▸ **WHAT YOU ARE ASKED TO DO**
Repeat the material below exactly, line for line.

--- BEGIN RECORDED INFORMATION ---

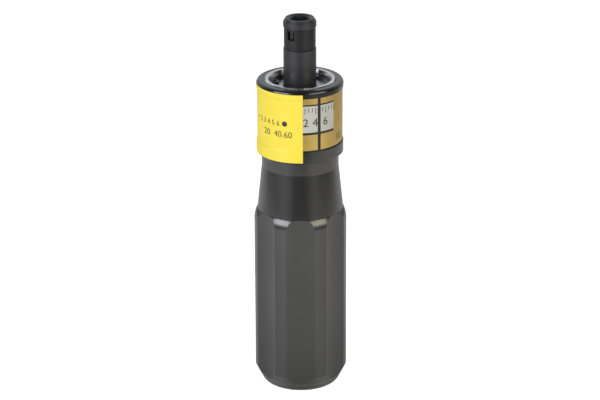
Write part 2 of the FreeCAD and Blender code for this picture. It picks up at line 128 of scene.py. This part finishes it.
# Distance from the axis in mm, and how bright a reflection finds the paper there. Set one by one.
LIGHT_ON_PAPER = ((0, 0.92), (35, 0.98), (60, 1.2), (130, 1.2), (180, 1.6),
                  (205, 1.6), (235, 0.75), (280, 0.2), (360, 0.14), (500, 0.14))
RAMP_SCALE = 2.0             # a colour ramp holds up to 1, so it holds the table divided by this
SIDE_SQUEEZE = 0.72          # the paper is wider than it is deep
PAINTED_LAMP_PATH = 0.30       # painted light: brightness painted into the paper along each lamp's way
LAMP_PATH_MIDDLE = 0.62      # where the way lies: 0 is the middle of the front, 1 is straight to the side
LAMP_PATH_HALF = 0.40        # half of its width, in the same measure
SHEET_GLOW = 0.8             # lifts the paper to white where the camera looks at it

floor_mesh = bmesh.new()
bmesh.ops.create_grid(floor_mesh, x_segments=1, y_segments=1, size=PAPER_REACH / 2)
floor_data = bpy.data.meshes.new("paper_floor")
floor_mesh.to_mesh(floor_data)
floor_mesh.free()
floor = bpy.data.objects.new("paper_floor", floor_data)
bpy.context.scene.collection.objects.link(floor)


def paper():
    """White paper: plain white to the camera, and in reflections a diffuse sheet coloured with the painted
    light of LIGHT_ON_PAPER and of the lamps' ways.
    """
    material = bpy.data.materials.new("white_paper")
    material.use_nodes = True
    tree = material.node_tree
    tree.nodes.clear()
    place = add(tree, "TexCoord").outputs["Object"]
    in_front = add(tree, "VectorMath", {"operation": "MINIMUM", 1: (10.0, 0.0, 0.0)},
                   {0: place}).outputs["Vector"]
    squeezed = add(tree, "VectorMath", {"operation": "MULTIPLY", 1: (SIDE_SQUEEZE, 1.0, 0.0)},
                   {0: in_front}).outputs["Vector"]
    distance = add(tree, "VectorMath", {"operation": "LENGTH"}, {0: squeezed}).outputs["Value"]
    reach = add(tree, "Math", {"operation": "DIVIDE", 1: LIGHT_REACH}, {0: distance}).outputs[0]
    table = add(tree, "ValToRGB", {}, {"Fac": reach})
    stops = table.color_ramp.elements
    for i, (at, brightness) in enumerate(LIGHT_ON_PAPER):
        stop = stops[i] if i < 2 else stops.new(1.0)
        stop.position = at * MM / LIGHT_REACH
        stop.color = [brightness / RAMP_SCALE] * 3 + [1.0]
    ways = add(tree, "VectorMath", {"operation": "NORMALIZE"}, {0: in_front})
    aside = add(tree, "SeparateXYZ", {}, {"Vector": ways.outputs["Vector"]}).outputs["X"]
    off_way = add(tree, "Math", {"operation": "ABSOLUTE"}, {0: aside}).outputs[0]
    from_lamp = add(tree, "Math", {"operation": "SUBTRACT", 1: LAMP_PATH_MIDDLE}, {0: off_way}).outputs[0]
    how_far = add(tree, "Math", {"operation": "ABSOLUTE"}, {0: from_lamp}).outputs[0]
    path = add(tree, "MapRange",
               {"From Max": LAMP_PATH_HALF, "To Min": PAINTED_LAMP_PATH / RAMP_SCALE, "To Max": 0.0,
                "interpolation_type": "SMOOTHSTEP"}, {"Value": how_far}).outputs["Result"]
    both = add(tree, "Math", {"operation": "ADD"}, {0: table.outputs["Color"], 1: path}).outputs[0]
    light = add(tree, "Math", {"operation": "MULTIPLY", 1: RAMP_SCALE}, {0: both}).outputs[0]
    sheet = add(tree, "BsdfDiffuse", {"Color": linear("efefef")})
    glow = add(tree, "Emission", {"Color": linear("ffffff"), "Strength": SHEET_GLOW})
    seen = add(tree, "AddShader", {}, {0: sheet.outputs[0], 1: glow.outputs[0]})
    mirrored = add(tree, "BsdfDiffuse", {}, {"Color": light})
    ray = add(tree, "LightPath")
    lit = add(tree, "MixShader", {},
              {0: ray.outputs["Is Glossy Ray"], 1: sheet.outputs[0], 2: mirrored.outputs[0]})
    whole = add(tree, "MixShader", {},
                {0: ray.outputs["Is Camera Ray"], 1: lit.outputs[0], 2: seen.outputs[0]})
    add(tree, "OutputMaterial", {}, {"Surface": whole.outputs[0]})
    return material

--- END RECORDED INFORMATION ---

▸ **OUTPUT FOR THIS EXERCISE**
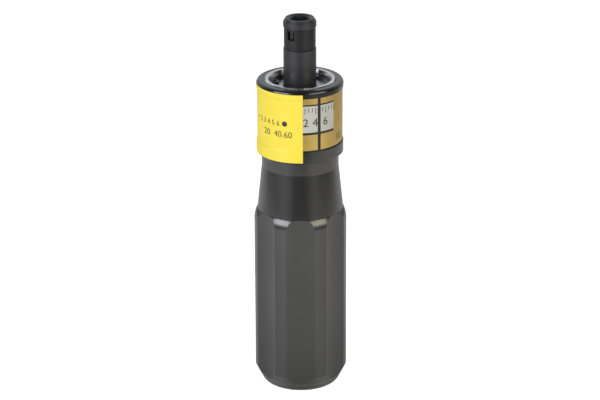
Write part 2 of the FreeCAD and Blender code for this picture. It picks up at line 128 of scene.py. This part finishes it.
# Distance from the axis in mm, and how bright a reflection finds the paper there. Set one by one.
LIGHT_ON_PAPER = ((0, 0.92), (35, 0.98), (60, 1.2), (130, 1.2), (180, 1.6),
                  (205, 1.6), (235, 0.75), (280, 0.2), (360, 0.14), (500, 0.14))
RAMP_SCALE = 2.0             # a colour ramp holds up to 1, so it holds the table divided by this
SIDE_SQUEEZE = 0.72          # the paper is wider than it is deep
PAINTED_LAMP_PATH = 0.30       # painted light: brightness painted into the paper along each lamp's way
LAMP_PATH_MIDDLE = 0.62      # where the way lies: 0 is the middle of the front, 1 is straight to the side
LAMP_PATH_HALF = 0.40        # half of its width, in the same measure
SHEET_GLOW = 0.8             # lifts the paper to white where the camera looks at it

floor_mesh = bmesh.new()
bmesh.ops.create_grid(floor_mesh, x_segments=1, y_segments=1, size=PAPER_REACH / 2)
floor_data = bpy.data.meshes.new("paper_floor")
floor_mesh.to_mesh(floor_data)
floor_mesh.free()
floor = bpy.data.objects.new("paper_floor", floor_data)
bpy.context.scene.collection.objects.link(floor)


def paper():
    """White paper: plain white to the camera, and in reflections a diffuse sheet coloured with the painted
    light of LIGHT_ON_PAPER and of the lamps' ways.
    """
    material = bpy.data.materials.new("white_paper")
    material.use_nodes = True
    tree = material.node_tree
    tree.nodes.clear()
    place = add(tree, "TexCoord").outputs["Object"]
    in_front = add(tree, "VectorMath", {"operation": "MINIMUM", 1: (10.0, 0.0, 0.0)},
                   {0: place}).outputs["Vector"]
    squeezed = add(tree, "VectorMath", {"operation": "MULTIPLY", 1: (SIDE_SQUEEZE, 1.0, 0.0)},
                   {0: in_front}).outputs["Vector"]
    distance = add(tree, "VectorMath", {"operation": "LENGTH"}, {0: squeezed}).outputs["Value"]
    reach = add(tree, "Math", {"operation": "DIVIDE", 1: LIGHT_REACH}, {0: distance}).outputs[0]
    table = add(tree, "ValToRGB", {}, {"Fac": reach})
    stops = table.color_ramp.elements
    for i, (at, brightness) in enumerate(LIGHT_ON_PAPER):
        stop = stops[i] if i < 2 else stops.new(1.0)
        stop.position = at * MM / LIGHT_REACH
        stop.color = [brightness / RAMP_SCALE] * 3 + [1.0]
    ways = add(tree, "VectorMath", {"operation": "NORMALIZE"}, {0: in_front})
    aside = add(tree, "SeparateXYZ", {}, {"Vector": ways.outputs["Vector"]}).outputs["X"]
    off_way = add(tree, "Math", {"operation": "ABSOLUTE"}, {0: aside}).outputs[0]
    from_lamp = add(tree, "Math", {"operation": "SUBTRACT", 1: LAMP_PATH_MIDDLE}, {0: off_way}).outputs[0]
    how_far = add(tree, "Math", {"operation": "ABSOLUTE"}, {0: from_lamp}).outputs[0]
    path = add(tree, "MapRange",
               {"From Max": LAMP_PATH_HALF, "To Min": PAINTED_LAMP_PATH / RAMP_SCALE, "To Max": 0.0,
                "interpolation_type": "SMOOTHSTEP"}, {"Value": how_far}).outputs["Result"]
    both = add(tree, "Math", {"operation": "ADD"}, {0: table.outputs["Color"], 1: path}).outputs[0]
    light = add(tree, "Math", {"operation": "MULTIPLY", 1: RAMP_SCALE}, {0: both}).outputs[0]
    sheet = add(tree, "BsdfDiffuse", {"Color": linear("efefef")})
    glow = add(tree, "Emission", {"Color": linear("ffffff"), "Strength": SHEET_GLOW})
    seen = add(tree, "AddShader", {}, {0: sheet.outputs[0], 1: glow.outputs[0]})
    mirrored = add(tree, "BsdfDiffuse", {}, {"Color": light})
    ray = add(tree, "LightPath")
    lit = add(tree, "MixShader", {},
              {0: ray.outputs["Is Glossy Ray"], 1: sheet.outputs[0], 2: mirrored.outputs[0]})
    whole = add(tree, "MixShader", {},
                {0: ray.outputs["Is Camera Ray"], 1: lit.outputs[0], 2: seen.outputs[0]})
    add(tree, "OutputMaterial", {}, {"Surface": whole.outputs[0]})
    return material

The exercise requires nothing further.